As REIT market prices crash hard when dividends are cut, my hunch is that the company will issue as much equity as possible before ultimately cutting the dividend.
Shares are significantly overvalued relative to earnings. The sheer magnitude of management compensation seems to be getting overlooked by the market simply because much of it is share based rather than cash.
I have no idea why the market is so forgiving of stock based comp. It is a real expense and it dilutes shareholder NAV and earnings.
Risks to short thesis
Despite the cashflow situation, SAFE has a strong credit rating, recently upgraded to A3 by Moody’s. That credit rating does not help them much in the current interest rate environment as even high credit companies find debt to be extremely expensive.
It could, however, help them if interest rates were to go back down. A sudden drop in prevailing interest rates could allow Safehold to replace the expensive variable rate debt with slightly cheaper fixed rate debt. My base case is not a sharp drop in interest rates, but that macro factor has proven to be quite hard to predict.
The value per share could also be improved materially if management compensation were to be cut dramatically. I find this unlikely given the team’s history, but perhaps some sort of third party governance organization or activist investor might come in to force the change.

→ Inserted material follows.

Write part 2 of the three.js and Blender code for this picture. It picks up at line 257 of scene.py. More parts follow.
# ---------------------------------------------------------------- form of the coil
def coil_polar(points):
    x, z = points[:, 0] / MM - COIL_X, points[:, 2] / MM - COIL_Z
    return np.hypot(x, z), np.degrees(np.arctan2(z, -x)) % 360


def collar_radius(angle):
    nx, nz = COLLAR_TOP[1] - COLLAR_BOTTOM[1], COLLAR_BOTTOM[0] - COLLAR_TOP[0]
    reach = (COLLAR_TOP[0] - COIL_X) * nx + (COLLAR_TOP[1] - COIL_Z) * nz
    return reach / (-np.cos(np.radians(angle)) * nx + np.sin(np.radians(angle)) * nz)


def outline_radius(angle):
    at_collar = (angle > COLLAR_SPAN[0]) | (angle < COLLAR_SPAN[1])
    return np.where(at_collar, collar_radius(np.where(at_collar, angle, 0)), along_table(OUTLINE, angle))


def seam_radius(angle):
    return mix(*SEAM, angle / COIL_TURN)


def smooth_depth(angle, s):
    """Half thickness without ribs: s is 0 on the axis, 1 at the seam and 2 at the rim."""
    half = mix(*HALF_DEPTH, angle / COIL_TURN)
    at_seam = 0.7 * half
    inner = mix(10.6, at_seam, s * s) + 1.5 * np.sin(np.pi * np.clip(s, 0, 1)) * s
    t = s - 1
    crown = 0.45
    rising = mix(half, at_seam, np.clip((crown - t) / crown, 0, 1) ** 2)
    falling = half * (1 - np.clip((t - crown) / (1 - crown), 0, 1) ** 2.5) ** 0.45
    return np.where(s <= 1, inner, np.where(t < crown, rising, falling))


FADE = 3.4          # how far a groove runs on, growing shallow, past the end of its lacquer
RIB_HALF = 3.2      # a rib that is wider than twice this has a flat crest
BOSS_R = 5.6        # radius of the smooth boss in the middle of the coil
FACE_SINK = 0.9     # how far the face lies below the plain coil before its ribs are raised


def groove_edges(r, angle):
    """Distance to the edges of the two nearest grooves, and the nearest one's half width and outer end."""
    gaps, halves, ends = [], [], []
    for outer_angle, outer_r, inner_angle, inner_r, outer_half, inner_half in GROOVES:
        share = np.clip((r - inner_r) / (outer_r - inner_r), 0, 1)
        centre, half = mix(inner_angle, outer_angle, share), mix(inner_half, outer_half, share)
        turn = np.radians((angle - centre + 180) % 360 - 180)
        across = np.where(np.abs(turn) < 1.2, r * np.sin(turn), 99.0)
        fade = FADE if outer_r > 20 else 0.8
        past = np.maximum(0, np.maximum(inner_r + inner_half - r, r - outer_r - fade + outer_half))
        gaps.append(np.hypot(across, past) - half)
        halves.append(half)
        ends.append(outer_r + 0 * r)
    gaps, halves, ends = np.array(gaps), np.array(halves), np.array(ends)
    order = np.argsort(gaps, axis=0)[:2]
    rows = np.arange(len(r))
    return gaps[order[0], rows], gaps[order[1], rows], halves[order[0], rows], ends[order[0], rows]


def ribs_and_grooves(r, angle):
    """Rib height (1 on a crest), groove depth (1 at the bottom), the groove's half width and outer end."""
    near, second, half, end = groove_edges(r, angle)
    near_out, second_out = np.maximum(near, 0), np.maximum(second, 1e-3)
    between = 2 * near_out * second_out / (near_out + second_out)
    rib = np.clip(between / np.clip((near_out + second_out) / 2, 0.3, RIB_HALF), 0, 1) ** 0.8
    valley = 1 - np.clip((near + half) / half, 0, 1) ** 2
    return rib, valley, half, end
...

In summation of the risks, activism or a sharp drop in interest rates could be good early warning signs to cover a short.
The bottom line
The market price at which SAFE trades is only justified if one gives full credit to accrued earnings that they really only get 45 years into the future. I find that highly unrealistic and see fair value much lower. Given the $1.1B of floating rate debt, this higher interest rate environment is really hurting SAFE as they are unable to reset their revenues higher.